Mirela: I have visions of it. Somebody asked me in an interview, “What is the ultimate Free Reading Zone?” And I answered, “Oh, the entire world is the ultimate Free Reading Zone.” Not a particular country.
But I do think that for many, many reasons, we have ways to go to get there. It’s not going to happen overnight. It’s probably not going to happen in my lifetime.
It’s possible that it’ll happen sooner than we think. Is the technology already there? Absolutely. Can we make every book available to everyone on the planet right now? Absolutely. But there’s a lot at stake. There’s an army of people who work in this industry, and families that need to be supported. And business models to be protected. Institutions to be protected.

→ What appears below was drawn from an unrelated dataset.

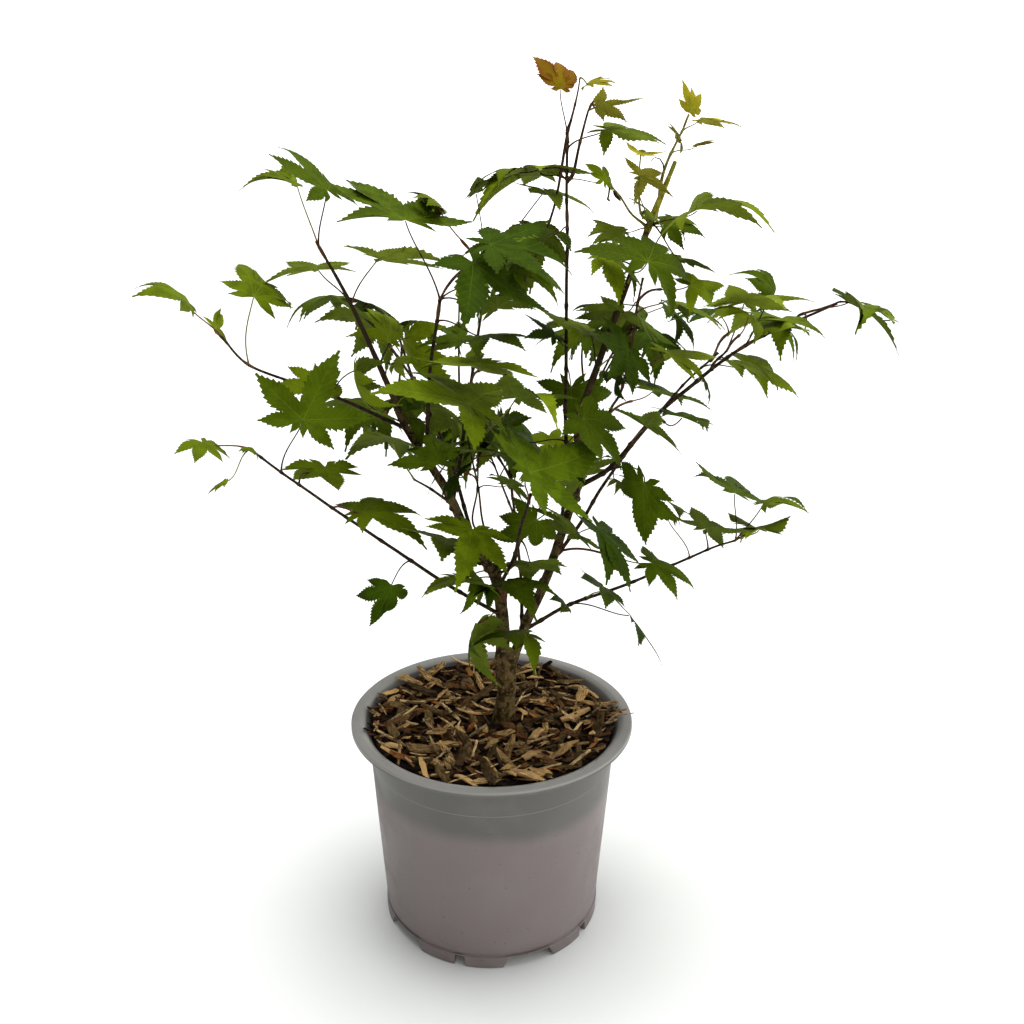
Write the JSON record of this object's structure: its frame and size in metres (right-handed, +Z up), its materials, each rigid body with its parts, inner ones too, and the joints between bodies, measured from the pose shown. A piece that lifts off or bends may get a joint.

So the way to move forward, I think, toward that ultimate goal, is through the concept of zones, because they are more manageable, financially speaking. So when you take a country like Croatia, you could get a lot of government entities involved to pay for its citizens to read; to take the money that they set aside for literacy and education and cultural budgets to support what matters to them.

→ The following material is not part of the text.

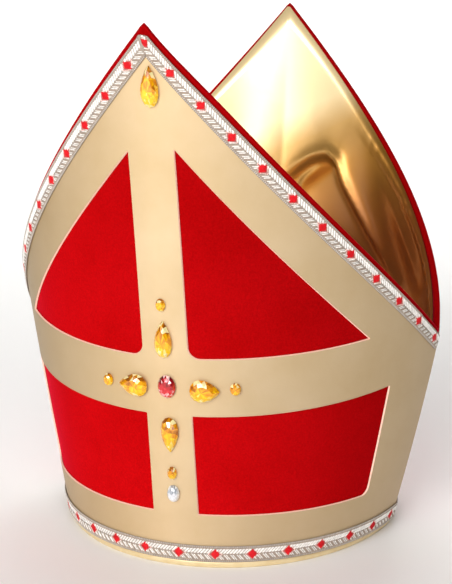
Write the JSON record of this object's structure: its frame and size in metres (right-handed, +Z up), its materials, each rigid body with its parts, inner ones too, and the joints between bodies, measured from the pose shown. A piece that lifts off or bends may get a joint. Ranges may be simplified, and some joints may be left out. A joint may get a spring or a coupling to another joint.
{
  "type": "bishop mitre",
  "caption": "Bishop mitre with two pointed velvet horns, a gold overlay with window cut-outs, woven diamond braid, satin lining between the horns and glued faceted gems.",
  "frame": {"origin": "on the floor, at the middle of the outline seen from above", "axes": "+Z up through the horns, -Y towards the front horn with the cross, +X to the right seen from the front"},
  "size_m": [0.2704, 0.2457, 0.314],
  "materials": {
    "velvet": "short-pile red velvet over stiffener",
    "gold_leatherette": "smooth pale gold leatherette with a soft sheen",
    "braid": "woven silver-white braid with red diamonds",
    "satin": "glossy gold satin",
    "acrylic_amber": "faceted amber acrylic with foil back",
    "acrylic_red": "faceted red acrylic with foil back",
    "acrylic_clear": "faceted clear acrylic with foil back"
  },
  "bodies": {
    "root": {"front_wall": "velvet", "back_wall": "velvet", "front_overlay": "gold_leatherette", "front_edge_braid_left": "braid", "front_edge_braid_right": "braid", "back_edge_braid_left": "braid", "back_edge_braid_right": "braid", "rim_braid": "braid", "rim_roll": "satin", "front_lining": "satin", "back_lining": "satin", "gem_drop_apex": "acrylic_amber", "gem_bead_upper": "acrylic_amber", "gem_drop_upper": "acrylic_amber", "gem_oval_centre": "acrylic_red", "gem_drop_left": "acrylic_amber", "gem_bead_left": "acrylic_amber", "gem_drop_right": "acrylic_amber", "gem_bead_right": "acrylic_amber", "gem_drop_lower": "acrylic_amber", "gem_bead_lower": "acrylic_amber", "gem_oval_clear": "acrylic_clear"}
  },
  "joints": []
}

I think the way to get there is for libraries right now to rethink their presence. I like to say to librarians that there is tremendous power in being invisible. So this idea that if you are in the right zip code, you get to use the right library, should stay in the past. And I want to see libraries show more courage there, and more support for areas beyond the areas that they serve.
I mean it’s complex, we know it’s all tied to taxpayers’ money, etc. etc. But still I think we can aim higher. This is books, this is not Prada purses. This isn’t fashion we’re talking about. This is knowledge. This is about the sharing of knowledge.